Straight answers, no spin.

Is selling to a cash home buyer legit, or is it a scam? +

Legitimate cash home buyers are a real and common way to sell, but the industry does have bad actors. Protect yourself: get the offer in writing, confirm the buyer is a real local company with a real address and reviews, never pay an upfront fee, and never sign anything you don't understand. A trustworthy buyer welcomes your questions and never pressures you to decide on the spot.

How much do cash home buyers actually pay? +

A fair cash buyer pays a price that reflects the home's current condition and the local market, minus the cost of repairs and the carrying costs the buyer takes on. You're trading a slightly lower price for speed, certainty, no repairs, no commissions, and no closing costs. A good buyer will walk you through exactly how they reached the number so it never feels like mystery math.

Do I really need a realtor to sell my house? +

No. You can sell without a realtor, either as for-sale-by-owner (FSBO) or by selling directly to a cash buyer. FSBO saves the commission but means you handle pricing, marketing, showings, and negotiation yourself. Selling directly to a buyer like us means no listing, no showings, no repairs, and no commission, in exchange for a cash offer that reflects the home as-is.

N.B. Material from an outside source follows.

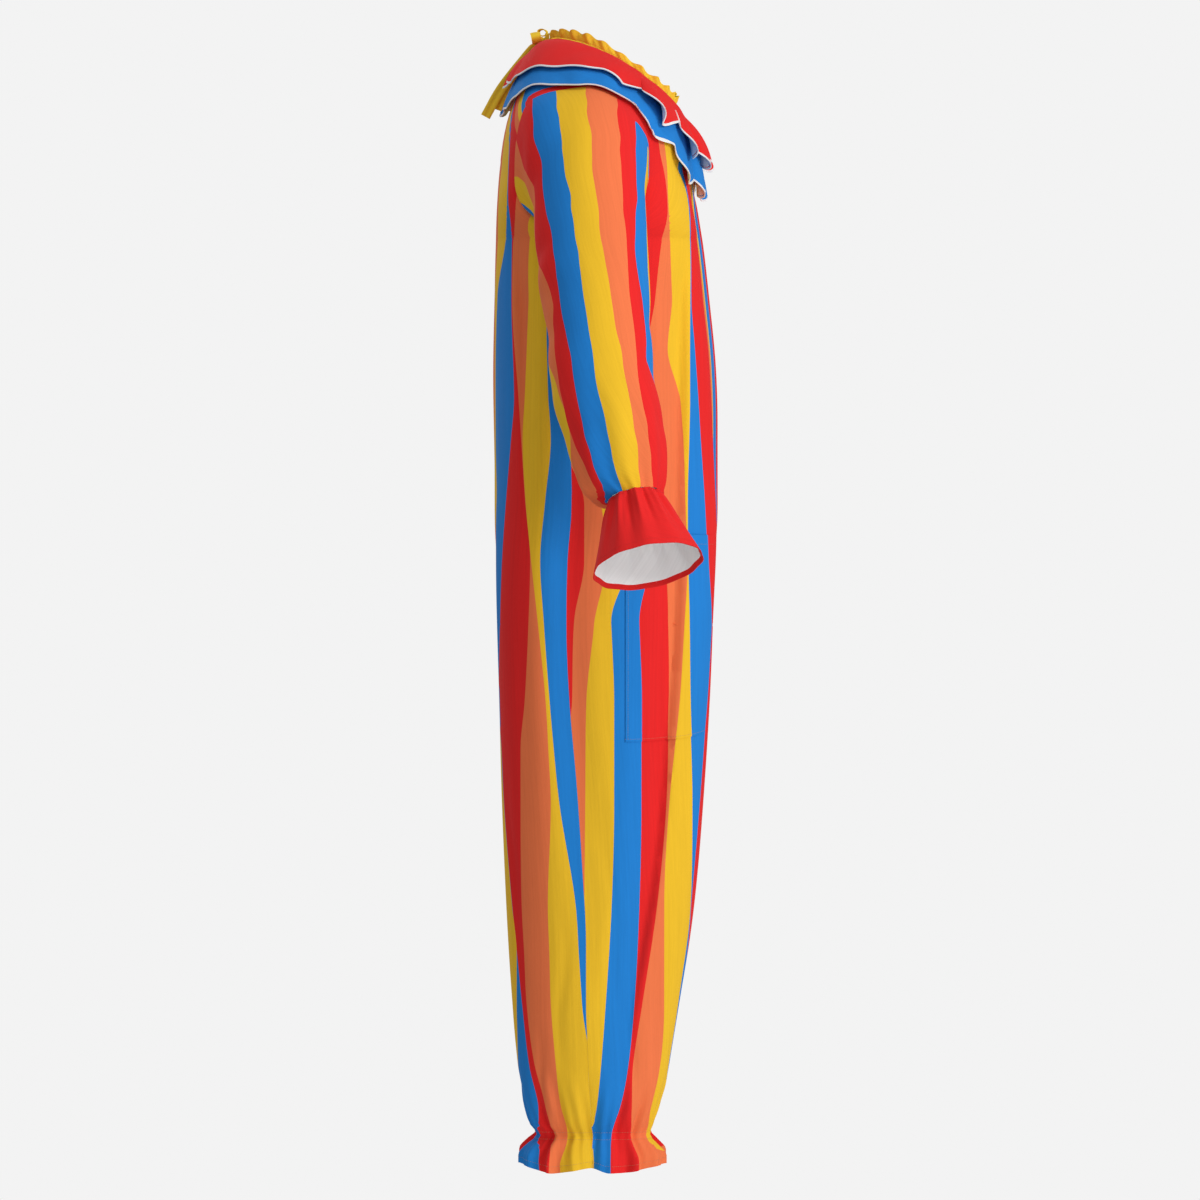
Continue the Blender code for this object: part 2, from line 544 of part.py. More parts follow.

What are the downsides of selling for sale by owner (FSBO)? +

FSBO can save the listing commission, but you take on everything the agent normally does: pricing the home correctly, photographing and marketing it, hosting showings, screening buyers, and navigating contracts and closing. Homes priced or marketed incorrectly often sell for less or sit unsold. FSBO works best for confident sellers with time; if you want speed and certainty, a direct sale is usually simpler.

How much do you lose selling a house as-is? +

Selling as-is means the buyer prices in the repairs they'll have to make, so the offer is lower than a fully renovated home would fetch. But you save the time, money, and stress of doing those repairs yourself, plus agent commissions and months of carrying costs. For many sellers the net result is comparable, and far less work, than fixing up and listing.

Who pays the closing costs when selling a house? +

In a traditional sale, the seller typically pays agent commissions and a share of closing costs, which can total several percent of the sale price. When you sell directly to Deep Roots REI, we cover the closing costs and there are no commissions, so the offer you accept is the amount you walk away with, minus any existing mortgage or liens.